Looking comprehensively at available research to date, the paper's authors highlight repeated correlations between changes in natural systems and existing and potential human health outcomes, including:

  • Forest fires used to clear land in Indonesia generate airborne particulates that are linked to cardiopulmonary disease in downwind population centers like Singapore.

  • Risk of human exposure to Chagas disease in Panama and the Brazilian Amazon, and to Lyme disease in the United States, is positively correlated with reduced mammalian diversity.

  • When households in rural Madagascar are unable to harvest wild meat for consumption, their children can experience a 30% higher risk of iron deficiency anemiaa condition that increases the risk for sickness and death from infectious disease, and reduces IQ and the lifelong capacity for physical activity.

  • In Belize, nutrient enrichment from agricultural runoff hundreds of miles upstream causes a change in the vegetation pattern of lowland wetlands that favors more efficient malaria vectors, leading to increased malaria exposure among coastal populations.

  • Human health impacts of anthropogenic climate change include exposure to heat stress, air pollution, infectious disease, respiratory allergens, and natural hazards as well as increased water scarcity, food insecurity and population displacement.

"Human activity is affecting nearly all of Earth's natural systemsaltering the planet's land cover, rivers and oceans, climate, and the full range of complex ecological relationships and biogeochemical cycles that have long sustained life on Earth," said Dr.
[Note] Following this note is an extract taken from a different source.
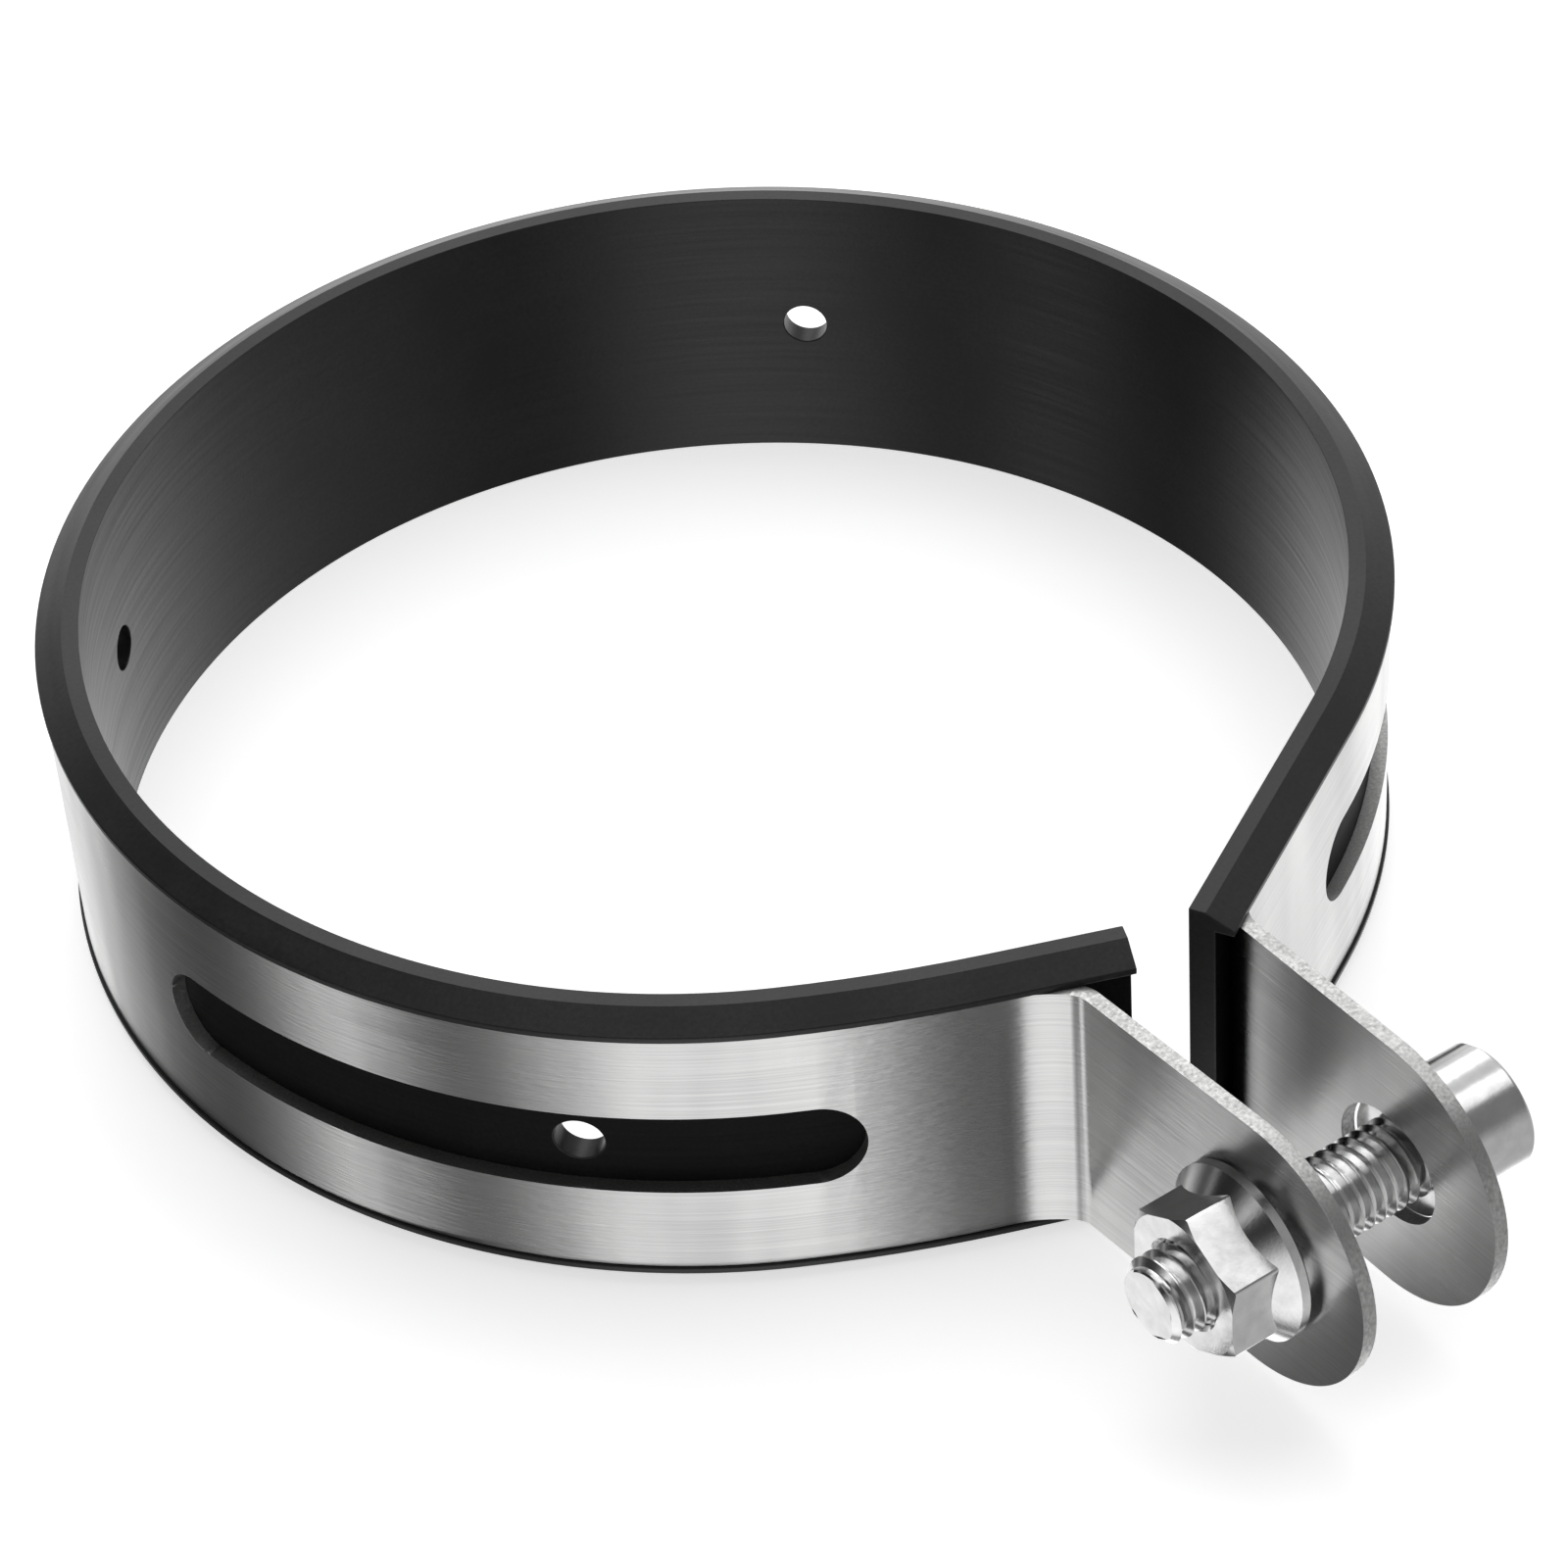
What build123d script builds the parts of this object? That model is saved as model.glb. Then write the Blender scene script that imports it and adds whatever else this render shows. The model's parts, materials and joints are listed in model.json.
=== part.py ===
"""Rubber-lined strap clamp for a round pipe or tube.

Frame: the origin is the middle of the pipe bore, +Z runs along the pipe, the ears point along -Y
and the screw lies along X, with its head at +X and its nut at -X. All sizes are in millimetres.

The strap is one springy strip of sheet and the liner is one strip of rubber. Each is drawn as two
halves that part at the back, where the strip bends when the screw closes the clamp.
"""
import os
from math import asin, cos, degrees, radians, sin, tan

from build123d import *

# Pipe bore and the path of the strip round it
bore_radius = 60.0
right_wrap_angle = 151.0  # how far each half wraps round the bore, from the back
left_wrap_angle = 149.5
left_ease_angle = 8.0  # the left half then eases off the bore on a wider curve
ease_radius = 132.0
flex_gap = 0.3  # between the two halves at the back

# Rubber liner: a channel that holds the strap by both edges
liner_base = 2.5
liner_width = 31.5
right_liner_end_x = 3.4
left_liner_end_x = 2.3
lip_reach = 4.3  # from the bore to the lip's nose
lip_flat = 1.6  # width of the flat top, before it falls to the nose
lip_fall = 0.5
nose_height = 0.9
vent_radius = 2.25
vent_angles = (44.0, 132.8)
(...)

Samuel Myers of the Harvard School of Public Health and the study's lead author. "Defining a new epoch, the Anthropocene, these changes and their effects put in question the ability of the planet to provide for a human population now exceeding 7 billion with an exponentially growing demand for goods and services."

In their paper, the authors demonstrate the far reaching effects of this little explored and increasingly critical focus on ecological change and public health by illustrating what is known, identifying gaps for and limitations of future research efforts, addressing the scale of the global burden of disease associated with changes to natural systems, and proposing a research framework that strengthens the scientific underpinnings of both public health and environmental conservation. Such efforts should lead to a more robust understanding of the human health impacts of accelerating environmental change and inform decision-making in the land-use planning, conservation, and public health policy realms. They also point out the equity and inter-generational justice issues related to this field, as most of the burdens associated with increased degradation of natural systems will be experienced by the poor and by future generations.

Dr. Steven Osofsky, who oversees the HEAL consortium and leads the Wildlife Conservation Society's Health programs around the world said, "Not all governments prioritize environmental stewardship, and many lack adequate resources to support public health. If we can combine forces and utilize sound science to build inter-sectoral bridges where conservation and public health interests are demonstrated to coincide, it's a win-win. On the other hand, if we don't work together to understand the global burden of disease that's associated with alterations in the structure and function of natural systems, we may find ourselves testing planetary boundaries in ways that are frightening and difficult to reverse."